LAWS(GJH)-1968-6-11

STATE OF GUJARAT Vs. SURAT PANJARAPOLE

Decided On June 17, 1968
STATE OF GUJARAT Appellant
V/S
SURAT PANJARAPOLE Respondents

JUDGEMENT

(1.) THIS reference under section 34 of the Bombay Sales Tax Act, 1953, and under section 61 of the Bombay Sales Tax Act, 1959, raises two questions as under : (1) Whether on the facts and in the circumstances of the case the opponent is a dealer within the meaning of section 2 (11) of the Bombay Sales Tax Act, 1959, and if so, whether it is not liable for registration under section 22 of the said Act ? (2) Whether on the facts and in the circumstances of the case the sales by the opponent of carcasses of animals, meaning cotton, milk and dung as fertilizer are liable to tax under the Bombay Sales Tax Act, 1959 ?

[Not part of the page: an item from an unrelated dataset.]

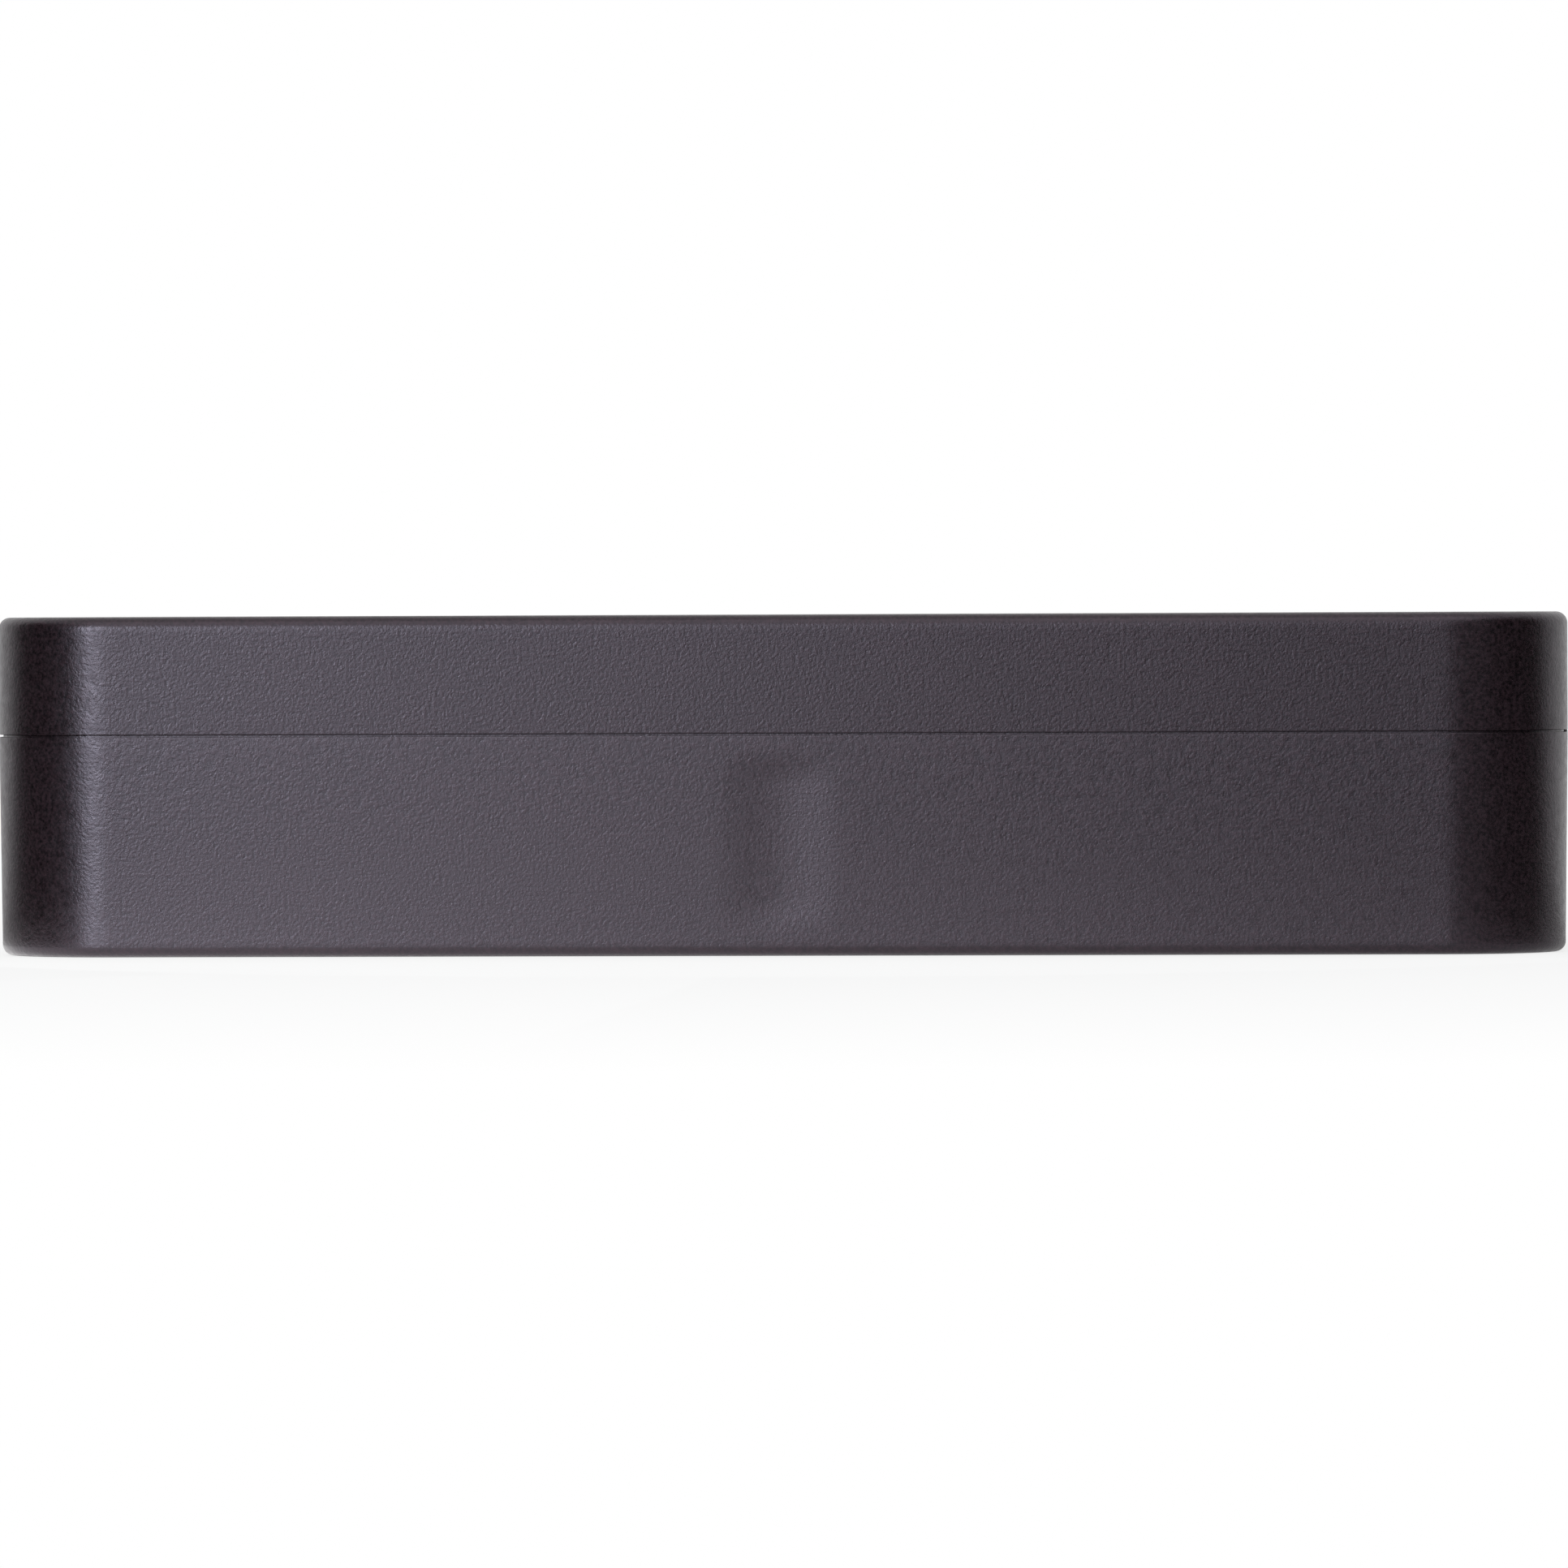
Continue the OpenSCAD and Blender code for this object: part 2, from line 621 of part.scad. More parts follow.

(2.) THE short facts which have given rise to these two questions are as under : THE opponent, namely, Shri Surat Panjarapole is a public charitable institution which was founded in or about 1796 A. D. with the object of keeping and preserving the lives of stray dogs, stray cattle and other stray animals. In 1950, the trustees had entered into an agreement with the Government of Bombay for breeding pedigree cattle. Even after the scheme was abandoned by the Government of Bombay, the opponent continued to maintain the pedigree cattle farm. THE Panjarapole had applied for registration under the Bombay Sales Tax Act, 1953, and a registration certificate was issued to it and from the year 1953 till 1959 it was assessed as such. After the Act of 1959 it applied for registration under the latter Act and a registration certificate was issued to it. THE opponent had agricultural lands which it cultivated personally through its servants. Cotton grown on these lands had been sold. THE opponent gave contracts for removal of carcasses of animals dying in the institution at billed price. THE institution also sold unginned cotton grown on the land, milk from the pedigree cattle and the dung for use as fertilizer. THE opponent had given two applications under the two Acts-under section 27 of the Act of 1953 and under section 52 of the Act of 1959 - for determining the relevant questions as to its being a dealer and as to its liability to pay sales tax on these items. In both these applications the learned Deputy Commissioner of Sales Tax by the order, dated 26th March, 1963, held that the opponent was a dealer and was liable for registration as and when the turnover exceeded the prescribed limit and it was estopped after registration from denying that it was a dealer. It was further held that it was liable to pay tax on these various items. In the two appeals against the said two orders the Tribunal held that the opponent was not a dealer and it was not liable for registration subject to the reservation it had made that its order would not apply to transactions made prior to the date of the judgment. THE Tribunal further held that the sales of these items could not be taxed under the two Acts subject to the same reservation. THE Tribunal has thereafter made the reference stating the aforesaid two questions under both the Acts in identical terms.

(3.) IN the result the answer to the questions referred to us are as under :- As regards question (1) our answer to the first part is in the negative, i. e. , the opponent-institution is not a dealer. The second part of the first question, therefore, does not arise for our consideration.